§ Exercise aim
Write out each line from the data below that includes the word "Blender".

§ Data supplied
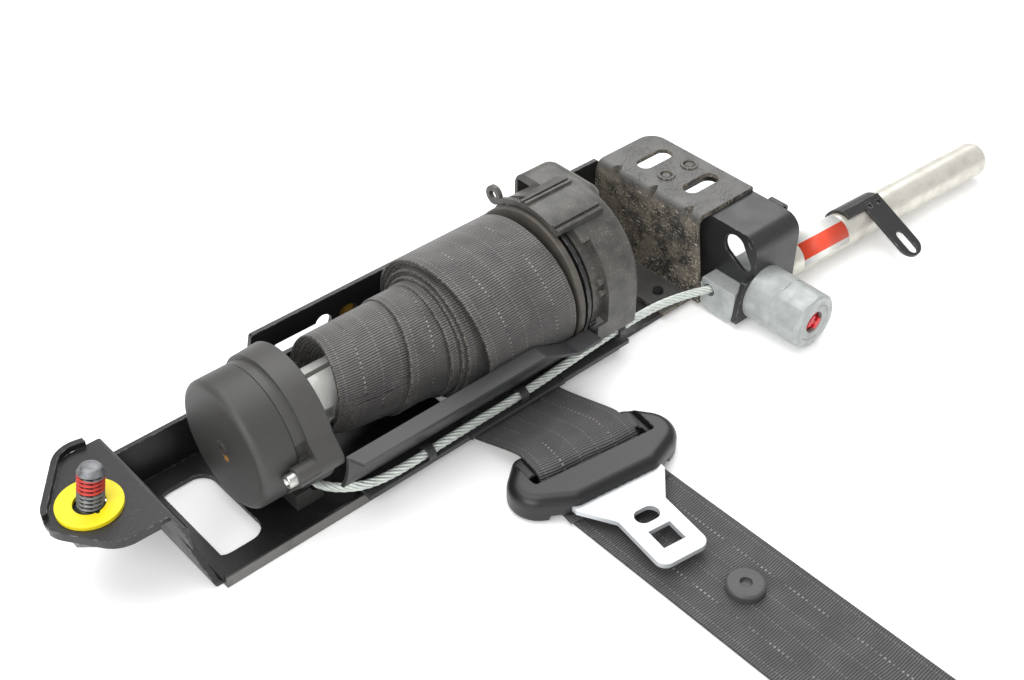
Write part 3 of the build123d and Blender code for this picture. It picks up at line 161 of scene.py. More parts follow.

==

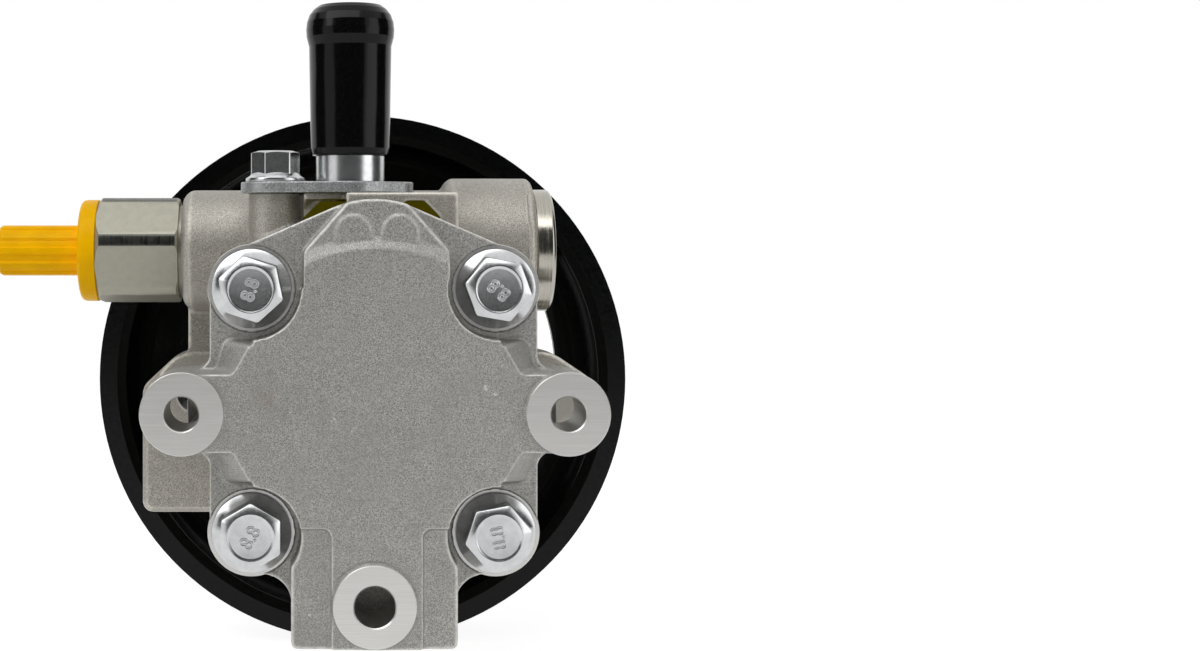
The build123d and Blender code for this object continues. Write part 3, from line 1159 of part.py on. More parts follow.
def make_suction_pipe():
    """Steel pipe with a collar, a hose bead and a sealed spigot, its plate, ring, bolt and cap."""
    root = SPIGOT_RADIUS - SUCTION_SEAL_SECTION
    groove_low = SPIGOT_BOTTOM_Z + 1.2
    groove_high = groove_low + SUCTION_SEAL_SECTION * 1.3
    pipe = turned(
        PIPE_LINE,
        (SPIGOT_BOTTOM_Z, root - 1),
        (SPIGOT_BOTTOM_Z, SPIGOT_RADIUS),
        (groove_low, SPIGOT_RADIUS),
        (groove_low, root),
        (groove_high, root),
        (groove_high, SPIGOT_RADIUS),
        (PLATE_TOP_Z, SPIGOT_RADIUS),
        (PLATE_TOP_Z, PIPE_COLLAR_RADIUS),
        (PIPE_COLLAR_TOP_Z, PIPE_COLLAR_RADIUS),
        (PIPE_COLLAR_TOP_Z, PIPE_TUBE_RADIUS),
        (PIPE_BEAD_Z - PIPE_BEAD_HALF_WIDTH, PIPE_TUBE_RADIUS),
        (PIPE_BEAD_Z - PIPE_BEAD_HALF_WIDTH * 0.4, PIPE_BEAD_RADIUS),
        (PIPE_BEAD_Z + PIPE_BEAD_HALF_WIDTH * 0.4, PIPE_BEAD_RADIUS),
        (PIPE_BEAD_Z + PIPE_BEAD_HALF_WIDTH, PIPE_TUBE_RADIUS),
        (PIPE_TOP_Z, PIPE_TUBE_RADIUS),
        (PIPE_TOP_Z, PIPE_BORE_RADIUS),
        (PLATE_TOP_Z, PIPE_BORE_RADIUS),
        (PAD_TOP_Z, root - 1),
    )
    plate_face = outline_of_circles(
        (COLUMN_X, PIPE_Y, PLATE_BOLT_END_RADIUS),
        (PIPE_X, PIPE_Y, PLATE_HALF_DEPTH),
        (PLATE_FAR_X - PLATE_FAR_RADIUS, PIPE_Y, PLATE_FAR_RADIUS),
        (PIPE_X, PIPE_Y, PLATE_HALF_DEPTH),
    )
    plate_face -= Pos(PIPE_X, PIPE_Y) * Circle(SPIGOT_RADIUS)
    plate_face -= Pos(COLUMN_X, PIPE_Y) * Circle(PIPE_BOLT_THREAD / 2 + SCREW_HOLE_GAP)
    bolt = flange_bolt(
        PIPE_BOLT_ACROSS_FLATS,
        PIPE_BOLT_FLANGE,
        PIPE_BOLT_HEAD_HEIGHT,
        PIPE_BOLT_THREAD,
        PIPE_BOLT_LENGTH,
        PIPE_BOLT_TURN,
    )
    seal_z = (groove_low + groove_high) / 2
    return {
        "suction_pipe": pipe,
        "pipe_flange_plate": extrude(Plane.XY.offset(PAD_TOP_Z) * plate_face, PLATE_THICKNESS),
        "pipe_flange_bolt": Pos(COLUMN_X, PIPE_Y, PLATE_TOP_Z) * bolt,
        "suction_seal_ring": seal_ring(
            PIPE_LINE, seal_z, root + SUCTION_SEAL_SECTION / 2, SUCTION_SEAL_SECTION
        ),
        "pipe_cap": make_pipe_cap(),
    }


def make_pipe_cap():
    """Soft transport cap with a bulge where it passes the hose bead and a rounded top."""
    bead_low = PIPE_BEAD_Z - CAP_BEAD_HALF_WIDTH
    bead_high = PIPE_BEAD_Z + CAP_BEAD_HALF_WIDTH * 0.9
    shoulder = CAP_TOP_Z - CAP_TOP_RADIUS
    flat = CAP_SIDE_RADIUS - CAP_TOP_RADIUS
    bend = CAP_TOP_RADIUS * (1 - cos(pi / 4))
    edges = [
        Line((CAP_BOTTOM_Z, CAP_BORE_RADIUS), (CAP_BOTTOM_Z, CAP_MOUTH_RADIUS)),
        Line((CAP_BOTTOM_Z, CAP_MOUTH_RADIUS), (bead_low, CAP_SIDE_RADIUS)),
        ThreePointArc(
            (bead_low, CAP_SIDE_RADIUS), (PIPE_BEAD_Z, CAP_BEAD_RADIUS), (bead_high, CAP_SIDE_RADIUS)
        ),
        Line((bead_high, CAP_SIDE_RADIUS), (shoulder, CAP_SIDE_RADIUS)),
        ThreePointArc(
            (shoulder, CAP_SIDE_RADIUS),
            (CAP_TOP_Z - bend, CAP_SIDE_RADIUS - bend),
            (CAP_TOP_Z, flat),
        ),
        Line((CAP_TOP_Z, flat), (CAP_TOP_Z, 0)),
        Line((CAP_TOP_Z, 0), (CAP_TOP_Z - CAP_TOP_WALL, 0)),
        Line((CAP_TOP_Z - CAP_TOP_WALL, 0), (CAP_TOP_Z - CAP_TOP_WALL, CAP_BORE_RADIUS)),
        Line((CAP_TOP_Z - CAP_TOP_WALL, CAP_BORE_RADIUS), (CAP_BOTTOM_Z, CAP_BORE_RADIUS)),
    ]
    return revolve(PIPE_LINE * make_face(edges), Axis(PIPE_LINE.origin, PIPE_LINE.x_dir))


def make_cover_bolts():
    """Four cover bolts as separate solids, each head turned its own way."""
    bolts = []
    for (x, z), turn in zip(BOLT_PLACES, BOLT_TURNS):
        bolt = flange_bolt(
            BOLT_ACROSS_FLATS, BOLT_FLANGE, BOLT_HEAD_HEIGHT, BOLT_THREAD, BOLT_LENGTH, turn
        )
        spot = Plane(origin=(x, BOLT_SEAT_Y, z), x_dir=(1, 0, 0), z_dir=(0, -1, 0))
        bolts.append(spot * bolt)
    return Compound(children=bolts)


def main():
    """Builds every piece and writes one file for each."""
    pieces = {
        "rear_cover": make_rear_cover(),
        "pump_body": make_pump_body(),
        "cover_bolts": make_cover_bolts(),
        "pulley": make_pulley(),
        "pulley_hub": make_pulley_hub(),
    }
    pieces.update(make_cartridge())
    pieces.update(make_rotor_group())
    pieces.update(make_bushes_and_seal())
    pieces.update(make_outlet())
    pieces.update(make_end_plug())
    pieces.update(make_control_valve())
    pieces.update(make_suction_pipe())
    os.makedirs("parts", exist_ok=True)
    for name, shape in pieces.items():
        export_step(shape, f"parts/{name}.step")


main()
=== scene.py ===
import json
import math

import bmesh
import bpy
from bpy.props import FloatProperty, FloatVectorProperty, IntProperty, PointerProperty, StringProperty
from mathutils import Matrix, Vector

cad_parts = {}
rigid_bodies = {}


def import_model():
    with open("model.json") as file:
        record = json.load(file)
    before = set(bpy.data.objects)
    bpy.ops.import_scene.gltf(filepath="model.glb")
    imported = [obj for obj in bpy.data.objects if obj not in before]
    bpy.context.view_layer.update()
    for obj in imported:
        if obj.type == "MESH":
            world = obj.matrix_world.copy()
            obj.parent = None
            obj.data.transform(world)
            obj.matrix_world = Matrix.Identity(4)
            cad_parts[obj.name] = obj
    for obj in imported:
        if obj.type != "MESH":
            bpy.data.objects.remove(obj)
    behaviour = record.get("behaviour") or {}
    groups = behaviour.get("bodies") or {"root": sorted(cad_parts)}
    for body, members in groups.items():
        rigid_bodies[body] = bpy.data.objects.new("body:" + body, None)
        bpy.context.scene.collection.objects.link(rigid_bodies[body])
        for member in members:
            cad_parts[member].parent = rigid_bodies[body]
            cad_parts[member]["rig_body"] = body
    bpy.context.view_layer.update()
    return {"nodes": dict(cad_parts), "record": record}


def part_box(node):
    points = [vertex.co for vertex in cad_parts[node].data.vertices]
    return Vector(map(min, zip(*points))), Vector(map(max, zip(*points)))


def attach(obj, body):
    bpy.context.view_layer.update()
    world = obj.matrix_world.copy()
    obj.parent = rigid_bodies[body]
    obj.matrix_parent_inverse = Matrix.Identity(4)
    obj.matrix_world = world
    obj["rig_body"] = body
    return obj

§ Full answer
Write part 3 of the build123d and Blender code for this picture. It picks up at line 161 of scene.py. More parts follow.
The build123d and Blender code for this object continues. Write part 3, from line 1159 of part.py on. More parts follow.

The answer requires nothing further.